Das zeigte etwa das Gespräch zum Thema „Ab jetzt nur noch Krise?“. Hierzu lud Jürgen Wiebicke den Philosophen und Publizisten Wolfram Eilenberger sowie die Psychologin Birgit Langebartels ein. Unideologisch begaben sie sich in die Arena der wissenschaftsjournalistischen Diskussion. Erfreulicherweise. Heutzutage stellt ein nicht feindlich gesinnter und aggressiver Diskussionsstil keine Selbstverständlichkeit mehr dar.

„Generationelle Melancholie“

So beleuchtete Eilenberger selbstkritisch die „Planschbeckenexistenz“ seiner Generation, der um die 50-Jährigen im Westen. Einer Generation, die keine wirklichen existentiellen Sorgen und Konfrontationen kannte. Erst peu à peu entwickelte sich bei ihr ein Bewusstsein für das Privileg, einen ausschweifenden und gedankenlosen Lebensstil führen zu dürfen. Diese endgültige Erkenntnis kam jedoch erst im Zuge der Coronapandemie.

Denn Krisen, oder wie es die Philosophen der 1920er Jahre nannten, „Grenzsituationen“, ermöglichten es, Sprünge in der individuellen Entwicklung zu machen. Das gelte sowohl auf individueller wie auch auf gesellschaftlicher Ebene. Das neu erwachte Selbstverständnis der Ukraine zum Beispiel zeige das deutlich. Erst Russlands Überfall in die Ukraine entfachte das Feuer des ukrainischen Nationalstolzes.

Auf individueller Ebene, im Falle der Generation X, gäbe es aber noch einen Nebeneffekt: Die Bewusstwerdung über das eigene Fehlverhalten im privaten und öffentlichen Handeln. Eilenberger spricht auch von einer „generationellen Melancholie“. Die Traurigkeit über das eigene Fehlverhalten der Vergangenheit – und das Wissen, die eigenen Fehler der Vergangenheit nicht ungeschehen machen zu können.

Zwischen Ohnmachtsgefühlen und Allmachtsfantasien

Diese soziologisch-philosophischen Analysen erweiterte Langebartels durch ihre psychologische Expertise. Der Einzelne müsse lernen zu akzeptieren, dass er nicht alles beeinflussen könne. Distanzierung und Demut seien hier die Stichworte. Deswegen sei es wichtig, dass der Einzelne lerne eine „richtige“ Balance zwischen Ohnmachtsgefühlen und Allmachtsfantasien zu finden. Manches entziehe sich seiner Kontrolle, manches wiederum stehe in seiner Macht.

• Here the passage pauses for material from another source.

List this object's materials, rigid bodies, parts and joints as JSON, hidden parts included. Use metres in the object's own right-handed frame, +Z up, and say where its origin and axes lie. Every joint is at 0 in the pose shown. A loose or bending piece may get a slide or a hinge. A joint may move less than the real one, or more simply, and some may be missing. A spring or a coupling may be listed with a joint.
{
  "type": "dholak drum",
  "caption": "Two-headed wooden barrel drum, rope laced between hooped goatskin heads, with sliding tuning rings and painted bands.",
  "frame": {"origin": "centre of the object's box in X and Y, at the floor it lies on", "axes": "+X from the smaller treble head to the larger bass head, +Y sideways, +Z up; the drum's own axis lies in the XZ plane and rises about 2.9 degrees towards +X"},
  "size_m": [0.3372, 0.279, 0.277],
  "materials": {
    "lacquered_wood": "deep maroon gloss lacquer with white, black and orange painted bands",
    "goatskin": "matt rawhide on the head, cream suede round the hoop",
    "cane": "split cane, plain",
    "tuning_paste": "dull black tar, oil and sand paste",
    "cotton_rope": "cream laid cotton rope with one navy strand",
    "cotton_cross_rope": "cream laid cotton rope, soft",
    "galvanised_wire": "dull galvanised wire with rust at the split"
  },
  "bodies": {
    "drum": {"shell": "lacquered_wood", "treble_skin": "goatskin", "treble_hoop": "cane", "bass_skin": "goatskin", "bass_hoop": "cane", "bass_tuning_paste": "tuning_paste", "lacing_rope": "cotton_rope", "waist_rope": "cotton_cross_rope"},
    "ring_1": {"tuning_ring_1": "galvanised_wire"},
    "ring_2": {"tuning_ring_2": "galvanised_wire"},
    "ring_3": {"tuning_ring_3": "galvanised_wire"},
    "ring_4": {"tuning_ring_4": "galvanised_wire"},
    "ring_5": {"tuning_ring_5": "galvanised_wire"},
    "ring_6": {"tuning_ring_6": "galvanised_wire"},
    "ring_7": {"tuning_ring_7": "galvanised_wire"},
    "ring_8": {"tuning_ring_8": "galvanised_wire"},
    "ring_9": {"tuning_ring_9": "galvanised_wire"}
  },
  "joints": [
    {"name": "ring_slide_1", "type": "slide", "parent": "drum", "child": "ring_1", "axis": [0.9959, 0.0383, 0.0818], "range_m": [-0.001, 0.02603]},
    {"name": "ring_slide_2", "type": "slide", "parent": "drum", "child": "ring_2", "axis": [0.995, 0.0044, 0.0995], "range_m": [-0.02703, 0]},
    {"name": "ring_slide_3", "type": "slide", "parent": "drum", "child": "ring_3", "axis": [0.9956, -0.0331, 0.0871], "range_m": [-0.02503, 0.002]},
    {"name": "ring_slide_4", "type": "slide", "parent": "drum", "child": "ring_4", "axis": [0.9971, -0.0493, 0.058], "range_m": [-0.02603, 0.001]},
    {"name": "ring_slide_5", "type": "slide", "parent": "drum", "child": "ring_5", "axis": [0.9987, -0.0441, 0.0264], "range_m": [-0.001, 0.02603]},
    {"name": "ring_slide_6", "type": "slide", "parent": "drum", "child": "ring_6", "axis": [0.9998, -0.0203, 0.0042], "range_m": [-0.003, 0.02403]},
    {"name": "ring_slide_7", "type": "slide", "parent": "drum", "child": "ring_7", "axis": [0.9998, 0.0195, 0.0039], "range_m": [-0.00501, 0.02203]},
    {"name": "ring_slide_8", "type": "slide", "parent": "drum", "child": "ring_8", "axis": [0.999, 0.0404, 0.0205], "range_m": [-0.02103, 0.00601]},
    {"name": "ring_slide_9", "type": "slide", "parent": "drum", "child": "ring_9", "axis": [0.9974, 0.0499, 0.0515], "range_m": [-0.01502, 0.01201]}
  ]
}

Wer das verstanden hätte, lebte zufriedener, weil realistisch blickend auf das Leben.

Wie man zu dieser Zufriedenheit gelangt, oder zumindest angstfrei durch die Welt gehen kann, war wiederum Thema einer anderen Veranstaltung, „Heraus aus der Angst“. Ralph Erdenberger diskutierte hierzu mit Borwin Bandelow, Angstforscher, und André Wiersig, Extremschwimmer. Letzterer brachte es direkt auf den Punkt. Angstfrei lebe derjenige, der sich über seine Stärken und Schwächen bewusst sei, sich selbst vertraue, und Vertrauen in seine Umwelt habe. Pointiert fasste Erdenberger diesen Gedankengang mit vier Stichworten zusammen: „Ehrfurcht, gesunder Fatalismus, Geduld und Humor“.

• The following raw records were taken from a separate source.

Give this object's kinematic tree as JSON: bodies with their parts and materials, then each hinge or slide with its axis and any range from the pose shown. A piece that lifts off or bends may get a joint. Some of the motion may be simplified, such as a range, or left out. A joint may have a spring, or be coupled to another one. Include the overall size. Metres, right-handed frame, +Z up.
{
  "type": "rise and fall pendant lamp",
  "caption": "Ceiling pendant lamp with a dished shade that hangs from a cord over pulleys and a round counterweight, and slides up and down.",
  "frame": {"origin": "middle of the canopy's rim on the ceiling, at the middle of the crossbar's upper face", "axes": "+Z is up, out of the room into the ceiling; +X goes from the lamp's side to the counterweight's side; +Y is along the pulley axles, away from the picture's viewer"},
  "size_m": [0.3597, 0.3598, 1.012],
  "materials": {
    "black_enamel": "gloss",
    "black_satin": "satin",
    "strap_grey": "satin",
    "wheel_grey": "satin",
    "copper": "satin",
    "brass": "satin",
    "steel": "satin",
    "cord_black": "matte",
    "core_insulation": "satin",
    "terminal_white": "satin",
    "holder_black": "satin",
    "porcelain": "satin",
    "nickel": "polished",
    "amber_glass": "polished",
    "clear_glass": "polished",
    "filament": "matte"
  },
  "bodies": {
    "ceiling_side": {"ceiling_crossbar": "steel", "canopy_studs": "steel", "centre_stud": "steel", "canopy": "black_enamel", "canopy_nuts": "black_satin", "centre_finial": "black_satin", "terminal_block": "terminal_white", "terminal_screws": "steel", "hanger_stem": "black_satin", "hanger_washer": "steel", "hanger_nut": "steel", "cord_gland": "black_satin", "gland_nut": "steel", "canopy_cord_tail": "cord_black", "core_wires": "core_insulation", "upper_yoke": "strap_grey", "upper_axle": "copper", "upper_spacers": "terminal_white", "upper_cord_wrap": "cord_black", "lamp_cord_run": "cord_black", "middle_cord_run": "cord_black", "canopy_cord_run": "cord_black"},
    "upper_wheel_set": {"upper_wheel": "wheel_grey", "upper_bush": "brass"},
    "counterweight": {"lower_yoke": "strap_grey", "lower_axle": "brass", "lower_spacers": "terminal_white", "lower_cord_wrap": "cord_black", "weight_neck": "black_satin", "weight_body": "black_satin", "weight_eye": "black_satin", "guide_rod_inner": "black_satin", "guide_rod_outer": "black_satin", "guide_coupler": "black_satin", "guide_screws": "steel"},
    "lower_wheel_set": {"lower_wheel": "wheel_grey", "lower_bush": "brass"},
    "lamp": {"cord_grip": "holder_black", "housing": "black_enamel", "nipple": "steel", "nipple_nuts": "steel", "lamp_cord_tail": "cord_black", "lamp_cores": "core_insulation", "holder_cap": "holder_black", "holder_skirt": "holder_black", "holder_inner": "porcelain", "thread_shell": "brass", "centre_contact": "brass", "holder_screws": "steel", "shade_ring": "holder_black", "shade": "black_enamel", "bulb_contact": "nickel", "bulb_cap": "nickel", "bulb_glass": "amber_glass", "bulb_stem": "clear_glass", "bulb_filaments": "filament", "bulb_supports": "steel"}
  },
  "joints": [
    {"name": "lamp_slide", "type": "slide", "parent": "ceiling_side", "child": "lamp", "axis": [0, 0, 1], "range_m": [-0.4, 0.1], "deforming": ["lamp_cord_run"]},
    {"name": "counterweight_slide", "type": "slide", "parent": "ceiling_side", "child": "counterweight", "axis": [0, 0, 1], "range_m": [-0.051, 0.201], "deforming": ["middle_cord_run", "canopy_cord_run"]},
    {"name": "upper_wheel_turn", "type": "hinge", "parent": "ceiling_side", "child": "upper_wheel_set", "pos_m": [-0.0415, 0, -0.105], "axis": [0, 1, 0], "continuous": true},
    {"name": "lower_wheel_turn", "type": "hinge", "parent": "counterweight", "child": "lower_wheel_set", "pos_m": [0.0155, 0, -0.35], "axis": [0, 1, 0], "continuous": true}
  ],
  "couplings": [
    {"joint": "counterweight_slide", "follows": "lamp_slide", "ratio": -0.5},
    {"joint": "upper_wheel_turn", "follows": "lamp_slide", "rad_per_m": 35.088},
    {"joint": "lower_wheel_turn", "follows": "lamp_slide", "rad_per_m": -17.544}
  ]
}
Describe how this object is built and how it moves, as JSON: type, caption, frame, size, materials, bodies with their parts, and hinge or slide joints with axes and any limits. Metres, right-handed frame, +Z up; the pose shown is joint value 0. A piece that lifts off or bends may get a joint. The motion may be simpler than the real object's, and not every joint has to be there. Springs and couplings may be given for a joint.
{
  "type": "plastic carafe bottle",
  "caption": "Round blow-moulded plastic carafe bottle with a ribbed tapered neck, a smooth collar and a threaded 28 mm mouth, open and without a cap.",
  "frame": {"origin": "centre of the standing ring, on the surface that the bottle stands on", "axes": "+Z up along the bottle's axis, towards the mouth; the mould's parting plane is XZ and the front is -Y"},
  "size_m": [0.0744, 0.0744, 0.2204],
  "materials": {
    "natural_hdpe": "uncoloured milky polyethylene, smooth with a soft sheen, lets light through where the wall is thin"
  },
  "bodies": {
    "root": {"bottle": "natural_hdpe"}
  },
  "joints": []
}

Bandelow ergänzte treffenderweise: „Die Lage ist hoffnungslos, aber nicht ernst“ und „Die Lage ist ernst, aber nicht hoffnungslos“. Wenn sich diese Einstellung zum Leben einige mehr zu Herzen nehmen würden, hätten wir vermutlich weniger „Vorfälle“ mit Messern und in die Menge fahrenden Autos, wie es jüngst der Fall war.

Grundsätzlich bot die phil.cologne ein breites Potpourri unterschiedlicher Diskussionen, die sich mit aktuellen gesellschaftlichen Themen auseinandersetzte. Mal mehr, mal weniger glückte dieser Versuch. Nichtsdestotrotz konnte der Philosophie interessierte Laie aus jeder Veranstaltung etwas für sich mitnehmen. Sei es Gedankenanstöße, Erlebnisberichte oder wissenschaftliche Fakten. Mal schauen, was die nächste phil.cologne zu bieten hat.